AIM
Quote exactly the lines from the line containing "3 + RUN_GAP))" to the line containing "low, high = Vector((1e9,)", both lines included, please, and nothing more.

DATA
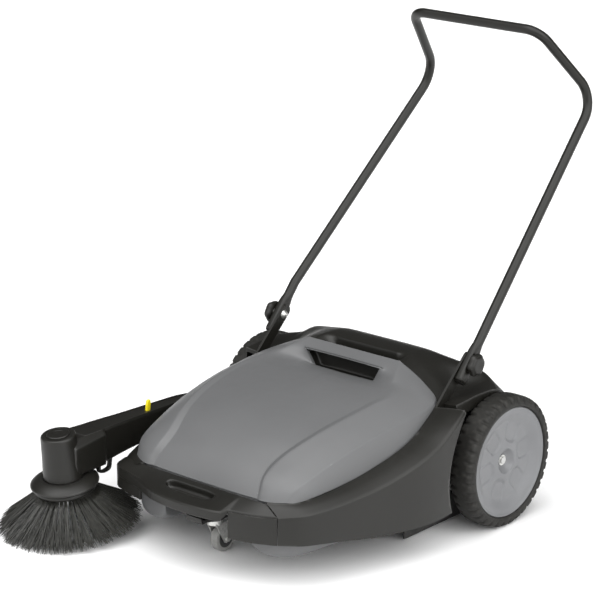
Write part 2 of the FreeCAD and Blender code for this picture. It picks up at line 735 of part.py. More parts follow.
def guard_collar():
    low = DRUM_LOW - 12
    ring = brush_cone(low, low + 10, 76, 58)
    return ring.cut(brush_cone(low - 2, low + 7, 73, 56)).cut(brush_rod(low - 5, low + 12, 47))


def drum_cap():
    cap = brush_rod(228.2, 233, 35)
    slot = box((BRUSH_X - 12, BRUSH_Y - 60, 231), (BRUSH_X + 12, BRUSH_Y + 10, 240))
    return cap.cut(slot.common(brush_rod(231.5, 240, 16)))


def spindle():
    return brush_rod(BRISTLE_TOP + 3, 214, SPINDLE_R)


def spindle_bush(h0, h1):
    return brush_rod(h0, h1, 9.98).cut(brush_rod(h0 - 1, h1 + 1, SPINDLE_R + RUN_GAP))


def spindle_pulley():
    disc = brush_rod(SPINDLE_PULLEY_H - 5, SPINDLE_PULLEY_H + 5, SPINDLE_PULLEY_R + 1)
    groove = Part.makeTorus(SPINDLE_PULLEY_R, BELT_GROOVE_R, on_brush_axis(SPINDLE_PULLEY_H), BRUSH_AXIS)
    return disc.cut(groove).cut(brush_rod(SPINDLE_PULLEY_H - 6, SPINDLE_PULLEY_H + 6, SPINDLE_R + PRESS_GAP))


def half_ring(centre, axis, radius, keep_side):
    ring = Part.makeTorus(radius, BELT_R, centre, axis)
    size = 80
    keep = Part.makeBox(size, size, size, FreeCAD.Vector(-size / 2, -size / 2, 0))
    keep.Placement = FreeCAD.Placement(centre, FreeCAD.Rotation(Z_AXIS, keep_side))
    return ring.common(keep)


def straight_run(a, b):
    knuckle_r = BELT_R + 0.3
    stick = Part.makeCylinder(BELT_R, (b - a).Length, a, b - a)
    return stick.fuse([Part.makeSphere(knuckle_r, a), Part.makeSphere(knuckle_r, b)])


def brush_belt():
    """Quarter twist belt: over the pivot pulley's top and bottom, and round the spindle's front."""
    pivot = FreeCAD.Vector(ARM_PULLEY_X, JACK_Y, JACK_Z)
    head = on_brush_axis(SPINDLE_PULLEY_H)
    rear = half_ring(pivot, X_AXIS, ARM_PULLEY_R, Y_AXIS)
    front_side = BRUSH_AXIS.cross(X_AXIS) * -1
    front = half_ring(head, BRUSH_AXIS, SPINDLE_PULLEY_R, front_side)
    top_run = straight_run(pivot + Z_AXIS * ARM_PULLEY_R, head + X_AXIS * SPINDLE_PULLEY_R)
    low_run = straight_run(pivot - Z_AXIS * ARM_PULLEY_R, head - X_AXIS * SPINDLE_PULLEY_R)
    return rear.fuse([front, top_run, low_run])


def brush_plate():
    disc = brush_rod(BRISTLE_TOP + GAP, BRISTLE_TOP + 10, BRISTLE_TOP_R)
    return disc.cut(brush_rod(BRISTLE_TOP - 5, BRISTLE_TOP + 15, SPINDLE_R + PRESS_GAP))


def brush_bristles():
    low = BRISTLE_R * math.tan(TILT) + 0.4
    outer = brush_cone(low, BRISTLE_TOP, BRISTLE_R, BRISTLE_TOP_R)
    return outer.cut(brush_cone(low - 1, BRISTLE_TOP - 8, BRISTLE_R - 10, BRISTLE_TOP_R - 2))


# ---- caster ----
def caster_screw_points():
    return [(CASTER_X + sx * 23, CASTER_Y + sy * 19) for sx in (-1, 1) for sy in (-1, 1)]


def caster_plate():
    plate = box((CASTER_X - 30, CASTER_Y - 25, CASTER_PLATE_Z), (CASTER_X + 30, CASTER_Y + 25, 90.5))
    for x, y in caster_screw_points():
        plate = plate.cut(column(x, y, 80, 95, 2.6))
    race = column(CASTER_X, CASTER_Y, 81, CASTER_PLATE_Z, 14)
    stem = column(CASTER_X, CASTER_Y, 66, 82, 5)
    head = column(CASTER_X, CASTER_Y, 65, 68, 8)
    return join([plate, race, stem, head])


def caster_screws():
    screws = []
    for x, y in caster_screw_points():
        screws.append(column(x, y, 86, 104, 2.5).fuse(column(x, y, 85, CASTER_PLATE_Z - 0.1, 4.2)))
    return screws


def caster_fork():
    crown = column(CASTER_X, CASTER_Y, 69, 80, 17).cut(column(CASTER_X, CASTER_Y, 60, 90, 5.05))
    y = CASTER_Y + CASTER_TRAIL
    bridge = box((CASTER_X - 15, CASTER_Y - 10, 69), (CASTER_X + 15, y + 6, 72))
    bridge = bridge.cut(column(CASTER_X, CASTER_Y, 60, 90, 9))
    sides = []
    outline = [(CASTER_Y - 12, 71.9), (y + 8, 71.9), (y + 10, 30), (y - 4, 21), (y - 10, 24)]
    for x0 in (-15, 12.5):
        sides.append(side_prism(outline, CASTER_X + x0, CASTER_X + x0 + 2.5))
    fork = join([crown, bridge] + sides)
    return fork.cut(rod(CASTER_X - 20, CASTER_X + 20, y, CASTER_R, 3.02))


def caster_axle():
    y = CASTER_Y + CASTER_TRAIL
    axle = rod(CASTER_X - 17, CASTER_X + 17, y, CASTER_R, 3)
    heads = []
    for x0 in (CASTER_X - 18, CASTER_X + 15.1):
        heads.append(rod(x0, x0 + 2.9, y, CASTER_R, 6))
    return axle.fuse(heads)


def caster_wheel(outer, inner):
    y = CASTER_Y + CASTER_TRAIL
    return sleeve(CASTER_X - 10, CASTER_X + 10, y, CASTER_R, outer, inner)


def caster_tyre():
    ring = caster_wheel(CASTER_R - 0.3, 21)
    round_edges = [e for e in ring.Edges if abs(e.Length - 2 * math.pi * (CASTER_R - 0.3)) < 1]
    return ring.makeFillet(3, round_edges)


# ---- build ----
def build_chassis():
    save("chassis_frame", chassis_frame())
    save("side_panel_left", side_panel_left())
    save("side_panel_right", side_panel_right())
    save("front_bar", front_bar())
    save("front_skirt_left", front_skirt_left())
    save("front_skirt_right", front_skirt_right())
    save("rear_hood", rear_hood())
    for side, place in (("left", lambda s: s), ("right", mirrored)):
        save("handle_bracket_" + side, place(handle_bracket()))
    save_pair("stub_axles", stub_axle())
    save_pair("roller_bearings", roller_bearing())
    save_pair("carriage_bolts", carriage_bolt())
    save_pair("axle_clips", axle_retainer())
    bolts = bracket_bolts()
    save("bracket_bolts", *(bolts + [mirrored(b) for b in bolts]))
    save("rear_seal", rear_seal())
    save_pair("side_seals", side_seal())
    save("jackshaft_bushes", jack_bush(-FRAME_OUT, -FRAME_IN), jack_bush(-ARM_PIVOT_FACE, -302))
    save("drive_belt", drive_belt())
    save("caster_plate", caster_plate())
    save("caster_screws", *caster_screws())


def build_wheels():
    for side, place in (("left", lambda s: s), ("right", mirrored)):
        save("wheel_rim_" + side, place(wheel_rim()))
        save("tyre_" + side, place(tyre()))
        save("drive_gear_" + side, place(drive_gear()))
    save("pinion_left", pinion(ROLLER_SHAFT_R + RUN_GAP))


def build_roller():
    save("pinion_right", mirrored(pinion(ROLLER_SHAFT_R + PRESS_GAP)))
    save("roller_shaft", roller_shaft())
    save("roller_core", roller_core())
    save("roller_bristles", roller_bristles())
    save("roller_pulley", pulley(DRIVE_BELT_X - 5, DRIVE_BELT_X + 5, ROLLER_Y, ROLLER_Z, PULLEY_R,
                                 ROLLER_SHAFT_R + PRESS_GAP))


def build_handle():
    save("handle_tube", handle_tube())
    save_pair("handle_end_plugs", end_plug())
    for side, place in (("left", lambda s: s), ("right", mirrored)):
        save("clamp_knob_" + side, place(clamp_knob()))
    save_pair("clamp_washers", clamp_washer())


def build_bin():
    save("bin_cover", bin_cover())
    save("bin_tub", bin_tub())
    save("bin_grip_tray", grip_tray())
    save("bin_seal", bin_seal())


def build_side_brush():
    save("jackshaft", rod(-349, -247, JACK_Y, JACK_Z, JACK_R))
    save("jackshaft_pulley", pulley(DRIVE_BELT_X - 5, DRIVE_BELT_X + 5, JACK_Y, JACK_Z, PULLEY_R,
                                    JACK_R + PRESS_GAP))
    save("arm_pulley", pulley(ARM_PULLEY_X - 5, ARM_PULLEY_X + 5, JACK_Y, JACK_Z, ARM_PULLEY_R,
                              JACK_R + PRESS_GAP))
    save("brush_arm", arm_housing())
    save("brush_arm_cover", arm_cover())
    save("brush_drum_cap", drum_cap())
    save("brush_guard_collar", guard_collar())
    save("brush_lift_lever", lever())
    save("lever_pin", lever_pin())
    save("spindle_bushes", spindle_bush(DRUM_LOW + 1, DRUM_LOW + 13), spindle_bush(197, 212))
    save("brush_belt", brush_belt())
    save("brush_spindle", spindle())
    save("spindle_pulley", spindle_pulley())
    save("brush_plate", brush_plate())
    save("side_brush_bristles", brush_bristles())


def build_caster():
    save("caster_fork", caster_fork())
    save("caster_axle", caster_axle())
    save("caster_hub", caster_wheel(20.9, 3 + RUN_GAP))
    save("caster_tyre", caster_tyre())


build_chassis()
build_wheels()
build_roller()
build_handle()
build_bin()
build_side_brush()
build_caster()
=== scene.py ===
import json
import math
import random

import bmesh
import bpy
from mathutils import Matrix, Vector


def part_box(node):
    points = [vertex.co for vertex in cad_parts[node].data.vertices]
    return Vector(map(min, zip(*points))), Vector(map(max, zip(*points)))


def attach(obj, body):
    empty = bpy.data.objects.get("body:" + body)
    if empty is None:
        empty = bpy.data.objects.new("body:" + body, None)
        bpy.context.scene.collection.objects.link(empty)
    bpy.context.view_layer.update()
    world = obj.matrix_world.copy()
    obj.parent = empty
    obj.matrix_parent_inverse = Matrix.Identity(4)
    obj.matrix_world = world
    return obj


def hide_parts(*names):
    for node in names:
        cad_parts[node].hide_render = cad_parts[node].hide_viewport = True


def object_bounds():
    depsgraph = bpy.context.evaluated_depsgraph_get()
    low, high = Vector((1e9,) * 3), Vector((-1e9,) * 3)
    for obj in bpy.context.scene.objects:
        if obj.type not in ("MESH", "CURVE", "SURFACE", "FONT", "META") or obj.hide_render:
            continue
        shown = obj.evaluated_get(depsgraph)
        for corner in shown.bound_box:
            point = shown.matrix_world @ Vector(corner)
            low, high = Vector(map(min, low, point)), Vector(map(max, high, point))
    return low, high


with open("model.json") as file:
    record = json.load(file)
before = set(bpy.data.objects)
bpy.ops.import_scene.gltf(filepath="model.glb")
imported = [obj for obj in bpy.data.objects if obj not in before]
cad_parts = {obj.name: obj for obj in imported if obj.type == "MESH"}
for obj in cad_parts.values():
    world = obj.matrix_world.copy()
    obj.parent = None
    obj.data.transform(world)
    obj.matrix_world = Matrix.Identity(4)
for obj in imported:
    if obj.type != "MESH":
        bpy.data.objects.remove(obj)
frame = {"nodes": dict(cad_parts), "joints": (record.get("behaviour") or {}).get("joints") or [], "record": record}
CAD_LOW, CAD_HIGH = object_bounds()
JOINTS = {j["name"]: j for j in frame["joints"]}
SCENE = bpy.context.scene
MM = 0.001
DUST = (0.16, 0.15, 0.13, 1)
BEVEL_ANGLE = 40
CORNER_TURNS = 10
STRAND_CORNERS = (0, 2.0944, 4.18879)


def joint_at(name):
    return Vector(JOINTS[name]["pos_m"])


AXLE = joint_at("left_wheel_spin")
FLOOR_Z = CAD_LOW.z


def spot(x, y, z):
    """Point in metres from millimetres: x from the middle plane, y from the axle line, z from the floor."""
    return Vector((x * MM, AXLE.y + y * MM, FLOOR_Z + z * MM))


def smooth(low, high, value):
    t = min(1.0, max(0.0, (value - low) / (high - low)))
    return t * t * (3 - 2 * t)


# ---- materials ----
def add_noise(tree, coords, size_mm, detail):
    noise = tree.nodes.new("ShaderNodeTexNoise")
    noise.inputs["Scale"].default_value = 1000.0 / size_mm
    noise.inputs["Detail"].default_value = detail
    tree.links.new(coords.outputs["Object"], noise.inputs["Vector"])
    return noise.outputs["Fac"]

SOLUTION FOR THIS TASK
    save("caster_hub", caster_wheel(20.9, 3 + RUN_GAP))
    save("caster_tyre", caster_tyre())


build_chassis()
build_wheels()
build_roller()
build_handle()
build_bin()
build_side_brush()
build_caster()
=== scene.py ===
import json
import math
import random

import bmesh
import bpy
from mathutils import Matrix, Vector


def part_box(node):
    points = [vertex.co for vertex in cad_parts[node].data.vertices]
    return Vector(map(min, zip(*points))), Vector(map(max, zip(*points)))


def attach(obj, body):
    empty = bpy.data.objects.get("body:" + body)
    if empty is None:
        empty = bpy.data.objects.new("body:" + body, None)
        bpy.context.scene.collection.objects.link(empty)
    bpy.context.view_layer.update()
    world = obj.matrix_world.copy()
    obj.parent = empty
    obj.matrix_parent_inverse = Matrix.Identity(4)
    obj.matrix_world = world
    return obj


def hide_parts(*names):
    for node in names:
        cad_parts[node].hide_render = cad_parts[node].hide_viewport = True


def object_bounds():
    depsgraph = bpy.context.evaluated_depsgraph_get()
    low, high = Vector((1e9,) * 3), Vector((-1e9,) * 3)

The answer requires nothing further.